[
https://issues.apache.org/jira/browse/HCATALOG-443?page=com.atlassian.jira.plugin.system.issuetabpanels:comment-tabpanel&focusedCommentId=13437042#comment-13437042
]
Travis Crawford commented on HCATALOG-443:
------------------------------------------
Hey Sushanth -
Thanks for taking a look. We actually kept going with this branch and most of
our changes are in this branch. I'm planning to extract the features out and
submit as separate jira issues. Basically we built up a chain of dependent
patches and just had to use the branch for a while.

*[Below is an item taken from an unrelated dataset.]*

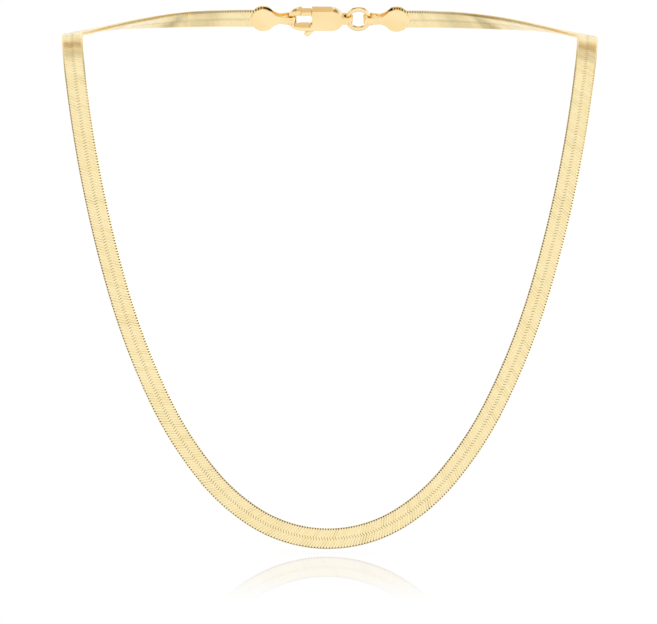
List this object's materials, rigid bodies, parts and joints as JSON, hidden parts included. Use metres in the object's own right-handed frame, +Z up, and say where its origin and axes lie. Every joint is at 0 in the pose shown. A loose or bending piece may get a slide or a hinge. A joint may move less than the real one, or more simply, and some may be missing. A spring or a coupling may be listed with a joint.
{
  "type": "necklace chain",
  "caption": "Flat gold herringbone neck chain in its worn form: a woven band draped in front, over the shoulders and round the nape, closed with a sprung lobster clasp.",
  "frame": {"origin": "on the skin at the middle of the nape, where the clasp rests", "axes": "+Z up, -Y towards the front drop, +X towards the ring end of the clasp"},
  "size_m": [0.1032, 0.0891, 0.1042],
  "materials": {
    "band": "polished gold, woven flat",
    "findings": "polished gold"
  },
  "bodies": {
    "chain": {"chain_band": "band", "hook_end_cap": "findings", "ring_end_cap": "findings", "clasp_body": "findings", "clasp_pin": "findings", "jump_ring": "findings"},
    "lever": {"clasp_lever": "findings"}
  },
  "joints": [
    {"name": "lever_pivot", "type": "hinge", "parent": "chain", "child": "lever", "pos_m": [-0.00278, 0.00107, 0.00085], "axis": [0, -0.866, -0.5], "range_deg": [0, 36], "stiffness_Nm_per_rad": 0.002, "springref_deg": -8.59}
  ]
}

https://github.com/traviscrawford/hcatalog/compare/HCATALOG-443_api_to_metadata_deserializer
Noteworthy features:
* Use "o.a.h.hive.ql.metadata" classes pretty much everywhere (instead of
"o.a.h.hive.metastore.api" classes). The ql.metadata versions add some
additional business logic, most importantly serde-reported columns.
* Handle a user-defined amount of bad records. Instead of relying on MR bad
record skipping (which causes lots of task failures) we simply skip the record.
The user has some knobs to define what % of their data can be skipped, or none
at all.
* Binary support. This is really a Hive issue, but we handle it anyway. Thrift
stores binary data as a HeapByteBuffer, and the binary object inspector thinks
its a struct with four fields, one of which is the actual binary data. I've
been having some issues getting patches into Hive, so worked around the issue
in HCat.
* Initialize SerDe with partition properties, instead of the table properties.
* Lots of other misc improvements.
Stuff that can't go in trunk yet because of the Pig 0.8.0 dependency:
* Support for maps with schemas. We need to update the HCatalog dependency to
>= pig 0.9.0 for this to work in unittests, but the patch works at runtime if
you use a newer Pig with that support.
* Boolean support (by removing the checks) since this works in our environment.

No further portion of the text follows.